Video by PHLEARN. Any links or downloads mentioned by the creator are available only on YouTube
7. Puppet Warp
The name sounds intimidating, but it's actually intuitive once you try it.
Puppet Warp lets you place pins on an object and then drag those pins to reshape it naturally. It's like having invisible strings attached to your image that you can pull to adjust poses, straighten objects, or fix perspective.
⏱️ How it saves time: Instead of complex selections and transformations, you can adjust poses, fix leaning buildings, or reshape objects with simple pin-and-drag movements. Natural-looking adjustments in seconds.
🎯 When to use it: Adjusting poses in portraits, straightening architecture, reshaping objects, or making natural-looking adjustments to any part of your image.

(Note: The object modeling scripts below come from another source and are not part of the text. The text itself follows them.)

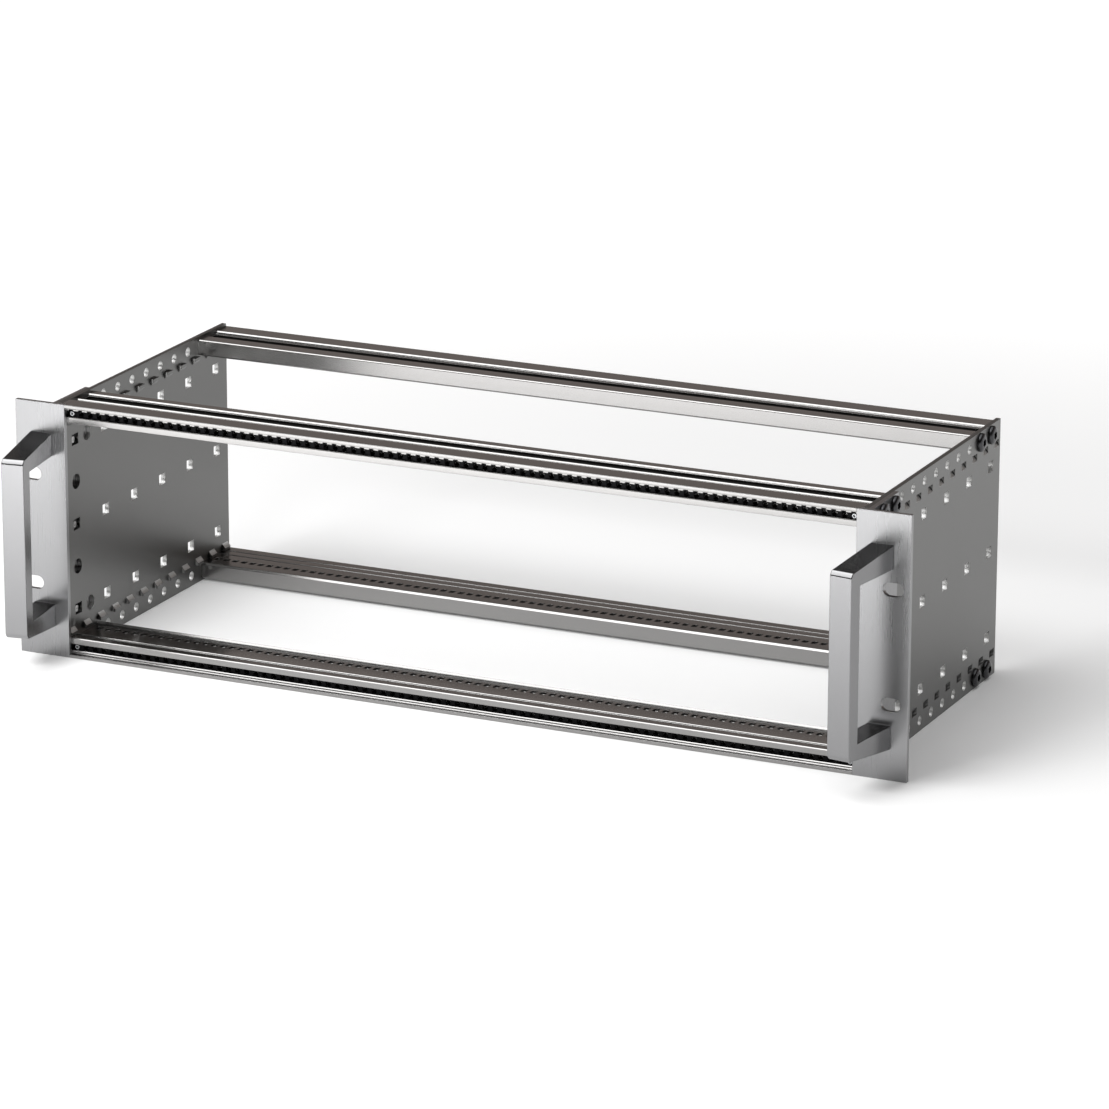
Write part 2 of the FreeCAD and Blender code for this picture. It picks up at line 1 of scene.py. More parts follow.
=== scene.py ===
# %% [markdown]
# # A card cage, dressed and lit
# A card cage holds plug-in circuit boards in a rack. Two sheet-metal side panels are tied together by
# four extruded rails, and each front corner carries an ear with a slanting handle. The solids come
# from the CAD model as a fixed frame. This script gives them soft edges, real fasteners, metal
# finishes, light and a camera, and it never moves or resizes what the frame gives.

# %% Load the frame
import math

import bmesh
import bpy
from mathutils import Matrix, Vector


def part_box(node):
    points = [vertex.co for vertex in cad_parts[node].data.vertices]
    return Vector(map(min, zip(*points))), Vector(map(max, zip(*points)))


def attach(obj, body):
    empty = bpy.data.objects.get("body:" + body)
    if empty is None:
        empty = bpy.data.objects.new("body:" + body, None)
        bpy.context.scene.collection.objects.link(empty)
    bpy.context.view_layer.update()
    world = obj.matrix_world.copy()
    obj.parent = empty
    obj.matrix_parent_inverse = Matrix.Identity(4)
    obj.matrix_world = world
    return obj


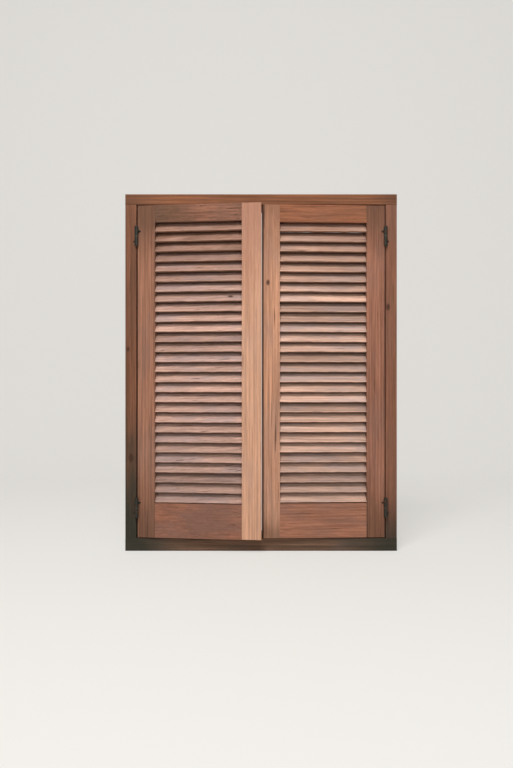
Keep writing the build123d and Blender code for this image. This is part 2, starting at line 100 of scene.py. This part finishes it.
class Graph:
    """A material's node tree with short ways to add and join its nodes."""

    def __init__(self, name: str) -> None:
        """Starts an empty material under a name."""
        self.material = bpy.data.materials.new(name)
        self.material.use_nodes = True
        self.tree = self.material.node_tree
        self.tree.nodes.clear()

    def add(self, kind: str, inputs: dict[Any, Any] | None = None, **settings: Any) -> bpy.types.Node:
        """Adds a node.

        Args:
            kind: The node's type without its ShaderNode prefix.
            inputs: Input name or number to a plain value or to another node's output.
            settings: The node's own settings.

        Returns:
            The new node.
        """
        node = self.tree.nodes.new("ShaderNode" + kind)
        for name, value in settings.items():
            setattr(node, name, value)
        for key, value in (inputs or {}).items():
            if isinstance(value, bpy.types.NodeSocket):
                self.tree.links.new(value, node.inputs[key])
            else:
                node.inputs[key].default_value = value
        return node

    def math(self, operation: str, first: Any, second: Any = 0.0) -> bpy.types.NodeSocket:
        """Joins two values with a sum, a product or the like."""
        return self.add("Math", {0: first, 1: second}, operation=operation).outputs[0]

    def mix(self, factor: Any, first: Any, second: Any, blend: str = "MIX") -> bpy.types.NodeSocket:
        """Mixes two colours by a factor."""
        node = self.add("Mix", {0: factor, 6: first, 7: second}, data_type="RGBA", blend_type=blend)
        return node.outputs[2]

    def step(self, value: Any, low: float, high: float, start: float = 0.0,
             end: float = 1.0) -> bpy.types.NodeSocket:
        """Maps a value smoothly from a range to another, and holds it outside."""
        inputs = {"Value": value, "From Min": low, "From Max": high, "To Min": start, "To Max": end}
        return self.add("MapRange", inputs, interpolation_type="SMOOTHSTEP").outputs["Result"]

    def noise(self, vector: Any, scale: float, detail: float, rough: float = 0.55,
              distortion: float = 0.0) -> bpy.types.NodeSocket:
        """Adds a cloud pattern and gives its value."""
        inputs = {"Vector": vector, "Scale": scale, "Detail": detail, "Roughness": rough,
                  "Distortion": distortion}
        return self.add("TexNoise", inputs).outputs["Fac"]

    def finish(self, inputs: dict[Any, Any]) -> bpy.types.Material:
        """Ends the tree in one surface shader.

        Args:
            inputs: The shader's inputs.

        Returns:
            The finished material.
        """
        shader = self.add("BsdfPrincipled", inputs)
        self.add("OutputMaterial", {"Surface": shader.outputs[0]})
        return self.material


@dataclass(frozen=True)
class Knot:
    """A knot in a board, as a place and a radius in metres."""

    place: Place
    radius: float


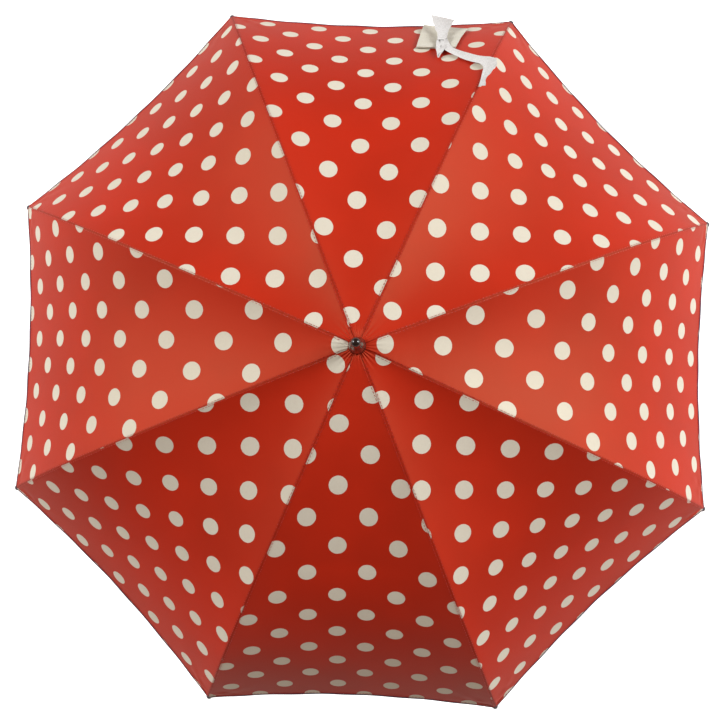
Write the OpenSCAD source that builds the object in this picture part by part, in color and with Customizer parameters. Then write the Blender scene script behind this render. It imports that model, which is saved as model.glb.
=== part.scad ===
// Child's stick umbrella, stored open. Millimetres, +Z up the shaft.
// The origin is on the shaft's axis, in the middle of the hand grip.

/* [Canopy] */
// height of the ribs' pivots above the middle of the grip
crown_z = 504; // [440:1:560]
// radius of the circle that the ribs' and stretchers' pivots stand on
pivot_r = 10; // [9:0.5:13]
// slope of a rib where it leaves the crown, in degrees below level
slope_in = 8; // [5:1:20]
// slope of a rib at its bracket
slope_mid = 22; // [18:1:30]
// slope of a rib at its tip
slope_out = 58; // [48:1:64]
// length of the steel inner rib, along its curve
inner_len = 200; // [170:1:220]
// length of the outer rod, along its curve
outer_len = 222; // [200:1:260]
// how far the hem curves in between two rib tips, along the cloth
hem_scallop = 7; // [0:1:30]
// how far the cloth dips between two ribs, from the brackets out
panel_sag = 13; // [0:0.5:15]
// thickness of the cloth's stand-in
cloth_t = 0.6; // [0.4:0.1:1.2]
// width of the tape that edges the hem
tape_w = 4; // [3:0.5:8]

/* [Frame] */
// outside radius of the shaft's tube
shaft_r = 4; // [3.5:0.25:5]
// wall of the shaft's tube
shaft_wall = 0.7; // [0.5:0.1:1]
// width and height of an inner rib's channel
rib_w = 2.4; // [2:0.1:3.2]
// radius of the outer rod
rod_r = 1.1; // [0.9:0.05:1.15]
// distance from a rib's centre line down to its stretcher's pivot
bracket_drop = 5; // [4.5:0.1:7]
// radius of the bracket's two pins
pin_r = 0.75; // [0.6:0.05:0.8]
// length of the runner's sleeve under its collar
runner_len = 42; // [34:1:50]

/* [Handle and ferrule] */
// radius of the handle
grip_r = 9.5; // [8:0.5:12]
// top of the handle
grip_top = 46; // [36:1:60]
// height at which the crook starts to bend
grip_low = -38; // [-60:1:-24]
// radius of the crook's centre line
crook_r = 24; // [20:1:32]
// length of the crook's straight end
crook_end = 14; // [6:1:24]
// radius of the ferrule's foot
ferrule_r = 7; // [6:0.5:9]
// radius of the ferrule's straight end
ferrule_tip_r = 3.6; // [3:0.2:5]
// length of the ferrule under its rounded end
ferrule_len = 50; // [40:1:60]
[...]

Video by PiXimperfect. Any links or downloads mentioned by the creator are available only on YouTube
Conclusion
These tools represent years of development by Adobe's engineers, designed to solve the exact problems you face every day. They're not experimental features or premium add-ons - they're core Photoshop capabilities that have been waiting for you to discover them.
The next time you open Photoshop, try exploring beyond your usual workflow. Pick one tool from this list and experiment with it on your next project. You'll quickly see how much time you've been spending on tasks that could be automated or simplified.
Your editing skills got you this far, but combining those skills with the right tools will make you much faster. These features are already installed on your computer, tested by millions of users, and ready to streamline your workflow.
The difference between working hard and working smart often comes down to one simple question: Am I using the best tool for this job?
Now you know where to find the answer.